Over 20 paramedics have left the profession this year, according to the local union.
Waterloo Region Paramedic Services 4
KitchenerToday file photo

Local paramedics are feeling the strain of mounting code reds, call volumes, and offload delays.

"We lost over 20 paramedics this year to other careers and other services," said Dave Bryant, vice-president of CUPE 5191, the union representing Waterloo Region paramedics.

He told the Mike Farwell Show on Thursday, paramedics are regularly scheduled for 12-hour shifts that wind up being 13 or 14 hours.

"We're going that long without any kind of downtime. We're taking our breaks while on offload delays, standing in a garage eating a sandwich if we can, or eating our cold food. I'm not trying to sound whiny or anything, but that's contributing to the burnout factor," he said.

Paramedics often do it all over again the next day.

"You're working a 14-hour shift four days in a row---you take that home. You can't not take that home. It's impossible," Bryant said.

Part of the issue is offload delays that keep paramedics waiting for hospital beds and staff to free up.

Bryant recounted a recent shift change, where he took over for a patient who had been waiting in an ambulance for over 14 hours.

"And I had that patient for another seven hours on offload delay at one of our local hospitals.

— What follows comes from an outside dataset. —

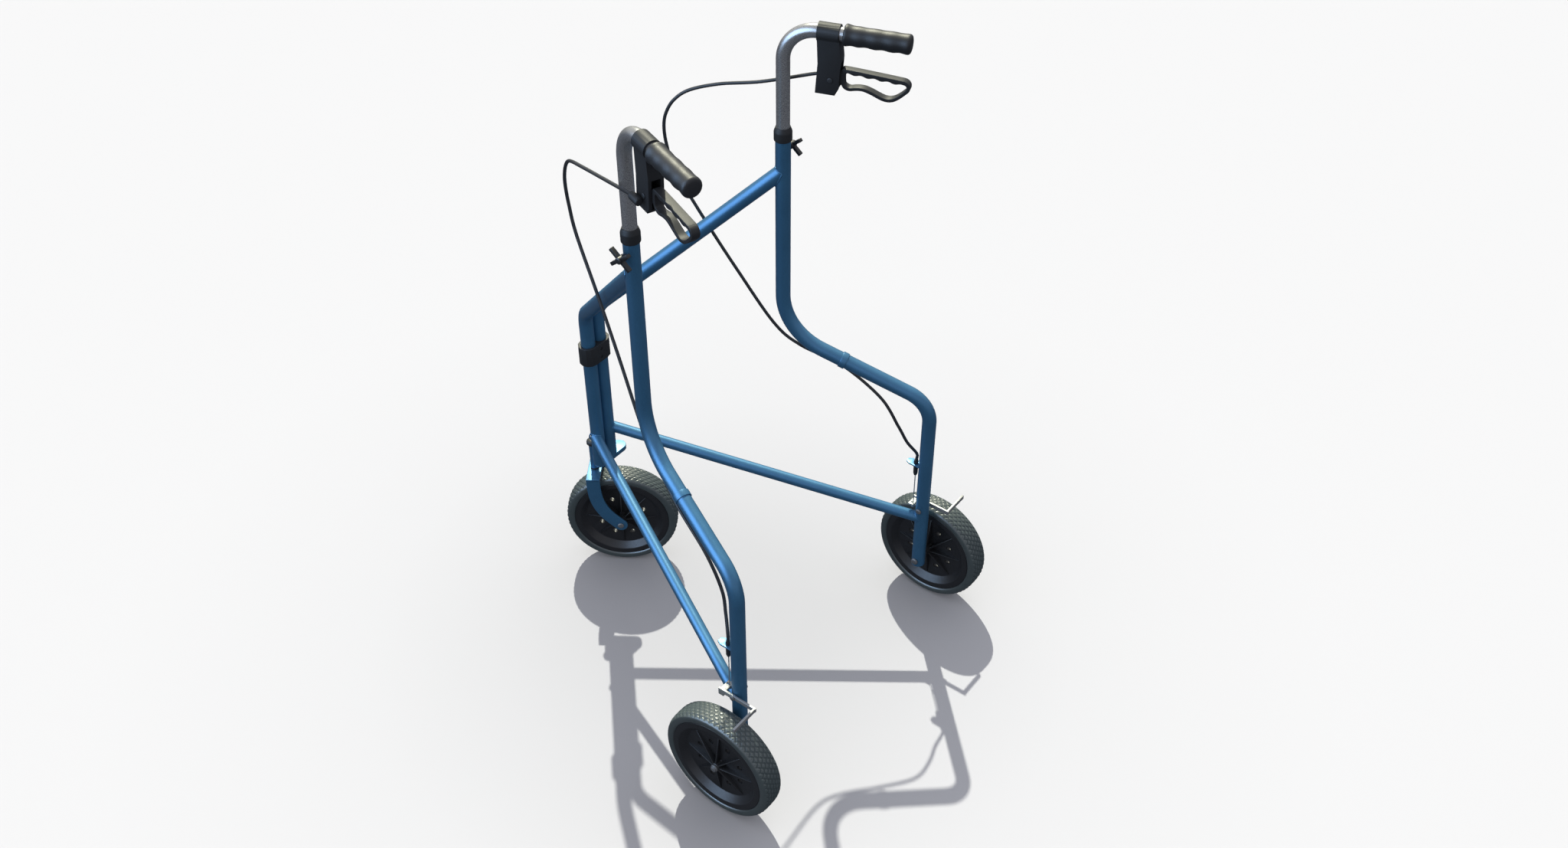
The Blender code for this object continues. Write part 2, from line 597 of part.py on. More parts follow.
def lever_outline():
    """Closed loop of the brake lever, with finger waves inside, in grip coordinates."""
    z0 = HANDLE_Z
    tongue = [(0.0770, 0.8880 - z0)] + arc((PIVOT_S, PIVOT_Z - z0), 0.0052, 290, 95, 8)
    top = [(0.0755, 0.9035 - z0), (0.0775, 0.9075 - z0), (0.0805, 0.9090 - z0),
           (0.1570, 0.9028 - z0)]
    tip = arc((0.1565, 0.8935 - z0), 0.0090, 78, -48, 7)
    low = [(0.1545, 0.8790 - z0), (0.1465, 0.8730 - z0), (0.1390, 0.8708 - z0),
           (0.1310, 0.8716 - z0), (0.1230, 0.8748 - z0), (0.1130, 0.8793 - z0),
           (0.1040, 0.8818 - z0), (0.0950, 0.8808 - z0), (0.0880, 0.8790 - z0),
           (0.0820, 0.8806 - z0), (0.0785, 0.8838 - z0)]
    outer = tongue + top + tip + low
    band = 0.0042
    waves = []
    for i in range(17):
        t = i / 16
        s = 0.0850 + 0.0690 * t
        ripple = 0.0009 * math.cos(2 * math.pi * 4 * t)
        waves.append((s, 0.9086 - z0 - 0.0062 * (s - 0.0805) / 0.0765 - 0.0055 + ripple))
    inner = [(0.0812, 0.9010 - z0)] + waves
    inner += arc((0.1563, 0.8930 - z0), 0.0046, 60, -48, 5)
    inner += [(0.1520, 0.8822 - z0), (0.1455, 0.8774 - z0), (0.1390, 0.8752 - z0),
              (0.1322, 0.8758 - z0), (0.1248, 0.8788 - z0), (0.1140, 0.8836 - z0),
              (0.1042, 0.8818 + band - z0), (0.0945, 0.8808 + band - z0),
              (0.0880, 0.8790 + band - z0), (0.0832, 0.8850 - z0), (0.0812, 0.8875 - z0)]
    return [outer, inner, circle((PIVOT_S, PIVOT_Z - z0), 0.0020 + GAP, 10)]


def brake_lever(side):
    place = axes_matrix(side.corner, side.back, UP)
    return plate(side.node("brake_lever"), lever_outline(), 2 * LEVER_HALF, place, "plastic")


def lever_pin(side):
    start = side.beside_grip(PIVOT_S, PIVOT_Z, -HOUSING_HALF - GAP)
    return bolt(side.node("lever_pin"), start, side.out, 2 * (HOUSING_HALF + GAP), 0.0020,
                0.0036, 0.0012, 0.0010, 0.0034)


def height_knob(side):
    """Four-armed knob on a stud that goes through the upright's wall."""
    start = side.at(UPRIGHT_X + HANDLE_R + 0.0006, UPRIGHT_Y, KNOB_Z)
    profile = [(0, 0.0165), (0.0048, 0.0165), (0.0056, 0.0150), (0.0056, 0.0040), (0.0030, 0.0040),
               (0.0030, 0), (0, 0)]
    knob = turned(side.node("height_knob"), profile, along_matrix(start, side.at(1, 0, 0)),
                  "plastic", 12)
    centre = side.at(UPRIGHT_X + HANDLE_R + 0.0110, UPRIGHT_Y, KNOB_Z)
    for i in range(2):
        turn = Matrix.Rotation(math.radians(38 + 104 * i), 4, "X")
        bar = block(f"{side.name}_knob_arm_{i}", (0.0060, 0.0360, 0.0048),
                    Matrix.Translation(centre) @ turn, None, cutters)
        boolean(knob, bar, "UNION")
    return knob


# ---------------------------------------------------------------- head and caster
def post_clamp():
    """Plastic block that ties the two posts together and lets them turn."""
    place = axes_matrix((0, POST_Y, 0.4330), (1, 0, 0), (0, 1, 0))
    outline = hull([(sign * 0.0122, 0, 0.0148) for sign in (1, -1)], 12)
    holes = [circle((sign * POST_X, 0), TUBE_R + GAP, 20) for sign in (1, -1)]
    clamp = as_mesh(plate("post_clamp", [outline, *holes], 0.0310, place, "plastic"))
    for z in (0.4400, 0.4265):
        drill(clamp, (0, POST_Y + 0.0075, z), (0, 1, 0), 0.0020 + GAP, 0.02, 12)
    return clamp


def clamp_screws():
    screws = []
    for name, z in (("upper", 0.4400), ("lower", 0.4265)):
        place = along_matrix((0, POST_Y + 0.0078, z), (0, 1, 0))
        profile = [(0, 0.0066), (0.0013, 0.0066), (0.0020, 0.0060), (0.0020, 0), (0, 0)]
        screws.append(turned(f"clamp_screw_{name}", profile, place, "steel", 12))
    return screws


def ribbon(centreline, half, end_steps=8):
    """Outline of a flat bar along a centreline, with a round far end."""
    points = [Vector(p) for p in centreline]
    left, right = [], []
    for i, point in enumerate(points):
        run = points[min(i + 1, len(points) - 1)] - points[max(i - 1, 0)]
        across = Vector((-run.y, run.x)).normalized() * half
        left.append((point + across)[:])
        right.append((point - across)[:])
    last = points[-1] - points[-2]
    heading = math.degrees(math.atan2(last.y, last.x))
    end = arc(points[-1], half, heading - 90, heading + 90, end_steps)
    return right[:-1] + end + left[-2::-1]


def head_plate():
    """Thick plate from the stem past the right post, which turns in its scooped edge."""
    level = axes_matrix((0, 0, UPPER_PLATE_Z), (1, 0, 0), (0, 1, 0))
    outline = hull([(0, STEM_Y, 0.0060), (-0.0165, -0.2575, 0.0065), (-0.0315, -0.2282, 0.0107),
                    (-0.0140, -0.2187, 0.0012)])
    tongue = as_mesh(plate("head_plate", [outline], UPPER_PLATE_T, level, "frame"))
    drill(tongue, (-POST_X, POST_Y, UPPER_PLATE_Z - 0.01), UP, TUBE_R + GAP, 0.02, 20)
    return drill(tongue, (0, STEM_Y, UPPER_PLATE_Z - 0.01), UP, STEM_R + GAP, 0.02, 20)


def head_base():
    """Base plate that the posts stand on."""
    level = axes_matrix((0, 0, BASE_PLATE_Z), (1, 0, 0), (0, 1, 0))
    posts = [(sign * POST_X, POST_Y, 0.0100) for sign in (1, -1)]
    holes = [circle((x, y), HINGE_BOLT_R + GAP, 12) for x, y, r in posts]
    outline = hull([(0, STEM_Y, 0.0030), *posts])
    base = as_mesh(plate("head_base", [outline, *holes], BASE_PLATE_T, level, "frame"))
    return drill(base, (0, STEM_Y, BASE_PLATE_Z - 0.01), UP, STEM_R + GAP, 0.02, 20)


def stem_parts():
    """Housing tube, the bearing under it and the cap on top."""
    bore = STEERER_R + GAP

    def ring(name, low, high, radius, finish):
        length = high - low
        profile = [(radius, length), (radius, 0), (bore, 0), (bore, length)]
        return turned(name, profile, Matrix.Translation((0, STEM_Y, low)), finish, 16, ring=True)

    housing = ring("stem_housing", STEM_BOTTOM, STEM_TOP, STEM_R, "frame")
    bearing = ring("stem_bearing", CROWN_TOP + GAP, STEM_BOTTOM - GAP, STEM_R + 0.0004,
                   "plastic")
    profile = [(0, CAP_HEIGHT), (CAP_R * 0.6, CAP_HEIGHT - 0.0004), (CAP_R * 0.9, 0.0062),
               (CAP_R, 0.0042), (CAP_R, 0.0008), (CAP_R - 0.0008, 0), (0, 0)]
    cap = turned("stem_cap", profile, Matrix.Translation((0, STEM_Y, STEM_TOP + GAP)),
                 "plastic", 16)
    return [housing, bearing, cap]


def hinge_bolt(side):
    """Bolt that a post turns on, up through the base plate."""
    start = side.at(POST_X, POST_Y, BASE_PLATE_Z - BASE_PLATE_T / 2 - GAP)
    return bolt(side.node("hinge_bolt"), start, UP, 0.024, HINGE_BOLT_R, 0.0065, 0.0022)


def fork():
    """Bent plate: a crown with two curved blades, and the steerer that turns in the stem."""
    crown_place = axes_matrix(STEM + UP * (CROWN_TOP - PLATE_T / 2), FORK_AXLE, FORK_BACK)
    solid = block("fork", (2 * BLADE_OUT, 2 * BLADE_HALF, PLATE_T), crown_place, "frame")
    centreline = [(0, CROWN_TOP), (0.0005, 0.165), (0.0030, 0.145), (0.0080, 0.129),
                  (0.0165, 0.1135), (0.0270, 0.1010), (TRAIL, WHEEL_R)]
    outline = ribbon(centreline, BLADE_HALF)
    hole = circle((TRAIL, WHEEL_R), AXLE_R + GAP, 12)
    for sign in (1, -1):
        place = axes_matrix(STEM + FORK_AXLE * sign * (BLADE_OUT - PLATE_T / 2), FORK_BACK, UP)
        blade = plate(f"fork_blade_{sign}", [outline, hole], PLATE_T, place, None, cutters)
        boolean(solid, as_mesh(blade), "UNION")
    steerer = rod("steerer", STEERER_R, STEM_TOP - CROWN_TOP - 0.0005 + 0.001,
                  Matrix.Translation(STEM + UP * (CROWN_TOP - 0.001)), None, 16, cutters)
    return boolean(solid, steerer, "UNION")


def cap_nut(name, start, axis):
    """Domed nut on the last of an axle bolt."""
    bore, depth = AXLE_R + GAP, 0.0026
    profile = [(0, 0.0046), (0.0034, 0.0042), (0.0056, 0.0026), (0.0056, 0), (bore, 0),
               (bore, depth), (0, depth)]
    return turned(name, profile, along_matrix(start, axis), "steel", 12)


# ---------------------------------------------------------------- assembly
def build_side(name, sign):
    side = Side(name, sign)
    across = side.at(1, 0, 0)
    hub = side.at(REAR_WHEEL_X, LEG_Y, WHEEL_R)

    inner_face = LEG_X - TUBE_R - GAP
    outer_end = REAR_WHEEL_X + HUB_SHORT
    axle = bolt(side.node("axle_bolt"), side.at(inner_face, LEG_Y, WHEEL_R), across,
                outer_end + 0.0024 - inner_face, AXLE_R, 0.0056, 0.0034)
    nut = cap_nut(side.node("axle_nut"), side.at(outer_end + GAP, LEG_Y, WHEEL_R), across)
    pivot = bolt(side.node("brake_pivot_bolt"), side.at(inner_face, LEG_Y, BRAKE_Z), across,
                 ARM_OUT + GAP - inner_face, BRAKE_BOLT_R, 0.0046, 0.0028, 0.0022, 0.0040)
    cable, ferrule, wire = cable_run(side)

    fold = empty(side.node("fold_pivot"), side.at(POST_X, POST_Y, 0.35))
    hang(fold, [*frame_tubes(side), collar(side), cable_stop(side), cable_clip(side),
                cable, ferrule, axle, nut, pivot])
    height = empty(side.node("height_pivot"), side.at(UPRIGHT_X, UPRIGHT_Y, UPRIGHT_TOP))
    hang(height, [handle_tube(side), grip(side), lever_housing(side), cable_barrel(side),
                  lever_pin(side)])
    lever = empty(side.node("lever_pivot"), side.beside_grip(PIVOT_S, PIVOT_Z))
    hang(lever, [brake_lever(side)])
    knob = empty(side.node("knob_pivot"), side.at(UPRIGHT_X, UPRIGHT_Y, KNOB_Z))
    hang(knob, [height_knob(side)])
    brake = empty(side.node("brake_pivot"), side.at(LEG_X, LEG_Y, BRAKE_Z))
    hang(brake, [brake_arm(side)])
    slide = empty(side.node("wire_slide"), side.at(LEG_X, WIRE_Y, BRAKE_Z))
    hang(slide, [wire])
    spin = empty(side.node("wheel_pivot"), hub)
    long_in = (HUB_LONG, HUB_SHORT) if sign > 0 else (HUB_SHORT, HUB_LONG)
    hang(spin, wheel(f"{name}_wheel", hub, (1, 0, 0), *long_in))
    hang(height, [lever])
    hang(fold, [height, knob, brake, slide, spin])


def build_head():
    post_clamp()
    clamp_screws()
    head_plate()
    head_base()
    stem_parts()
    for name, sign in SIDES:
        hinge_bolt(Side(name, sign))
    start = FRONT_HUB + FORK_AXLE * (BLADE_OUT + GAP)
    length = 2 * (BLADE_OUT + GAP)
    axle = bolt("front_axle_bolt", start, -FORK_AXLE, length + 0.0024, AXLE_R, 0.0056, 0.0030)
    nut = cap_nut("front_axle_nut", start - FORK_AXLE * (length + GAP), -FORK_AXLE)
    spin = empty("front_wheel_pivot", FRONT_HUB)
    hang(spin, wheel("front_wheel", FRONT_HUB, FORK_AXLE, HUB_LONG, HUB_LONG))
    swivel = empty("caster_pivot", STEM)
    hang(swivel, [fork(), axle, nut, spin])


build_head()
for side_name, side_sign in SIDES:
    build_side(side_name, side_sign)
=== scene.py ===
"""Looks for the three-wheeled folding walker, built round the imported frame.

Metres, +Z up.  The user stands at +Y and walks towards -Y, so +X is the user's left.
"""
import math

import bmesh
import bpy
import numpy as np
from mathutils import Matrix, Vector
from mathutils.geometry import convex_hull_2d


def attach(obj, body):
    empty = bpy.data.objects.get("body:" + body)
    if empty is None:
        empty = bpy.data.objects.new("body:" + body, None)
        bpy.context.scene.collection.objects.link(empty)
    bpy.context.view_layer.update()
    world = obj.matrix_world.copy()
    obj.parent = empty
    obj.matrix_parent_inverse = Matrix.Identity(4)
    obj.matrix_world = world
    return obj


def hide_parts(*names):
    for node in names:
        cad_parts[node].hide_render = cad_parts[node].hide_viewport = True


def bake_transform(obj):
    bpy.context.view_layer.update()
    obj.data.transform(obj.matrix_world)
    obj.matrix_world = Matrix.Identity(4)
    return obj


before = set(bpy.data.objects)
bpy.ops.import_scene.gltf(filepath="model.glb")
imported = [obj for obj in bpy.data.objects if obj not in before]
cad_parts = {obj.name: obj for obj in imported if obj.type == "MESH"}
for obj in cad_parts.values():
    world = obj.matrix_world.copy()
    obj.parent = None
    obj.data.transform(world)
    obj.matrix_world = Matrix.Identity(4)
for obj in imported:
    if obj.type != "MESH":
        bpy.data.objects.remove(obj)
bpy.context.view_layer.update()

# ---------------------------------------------------------------- dimensions, as in the CAD
GAP = 0.0003
WHEEL_R, TYRE_HALF = 0.0895, 0.0187
RIM_R, WEB_R = 0.0757, 0.0575
WEB_FACE, WEB_BACK = 0.0077, 0.0022
WEB_HOLE_R, WEB_HOLE_RING, WEB_HOLES = 0.0042, 0.0375, 8
HUB_R, HUB_LONG, HUB_SHORT = 0.0068, 0.0273, 0.0185
AXLE_R = 0.0035

TUBE_R, HANDLE_R, BRACE_R = 0.0105, 0.0092, 0.0085
POST_X, POST_Y, POST_BOTTOM = 0.0115, -0.2293, 0.2181
ARM_CORNER_Z, ARM_TOP_Z = 0.5033, 0.7476
UPRIGHT_X, UPRIGHT_Y, UPRIGHT_TOP = 0.1496, 0.0058, 0.8000
SLOPE_TOP_Z, SLOPE_END_Z = 0.4847, 0.4017
LEG_X, LEG_Y, LEG_BOTTOM = 0.2248, 0.2155, 0.0780
ARM_BEND, SLOPE_BEND, LEG_BEND = 0.040, 0.090, 0.050
BRACE_POST_X, BRACE_POST_Z, BRACE_LEG_Z = 0.0165, 0.2747, 0.1750
REAR_WHEEL_X = 0.2635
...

Over 20 hours is a bit extreme, but it does happen more than expected," he said.

Paramedics cannot simply drop off patients in hospital waiting rooms because they may require constant care. 

"That's very frustrating to us because we cannot transfer care and serve our residents in the Region of Waterloo and give them the quality pre-hospital emergency care that they deserve," Bryant said. 

He noted there are more code red incidents than the union can track on its Twitter page, as well as code yellows---meaning four or less ambulances available, which lead to code reds.

Bryant argued the centre of the issue is the province's failure to increase health resources enough to keep up with a growing and aging population.

"The Ministry of Health needs to really step up and open their eyes. They need to accept the reality that is being communicated by front line staff and they're absolutely refusing to do that," he said.

He also added that job satisfaction for paramedics has been "very low."

"It's really sad. The appeal to pre-hospital emergency care, paramedics has always been the adrenaline---helping people, getting out there, taking control of very serious situations, providing the best care that you can. We're not able to do that," Bryant said.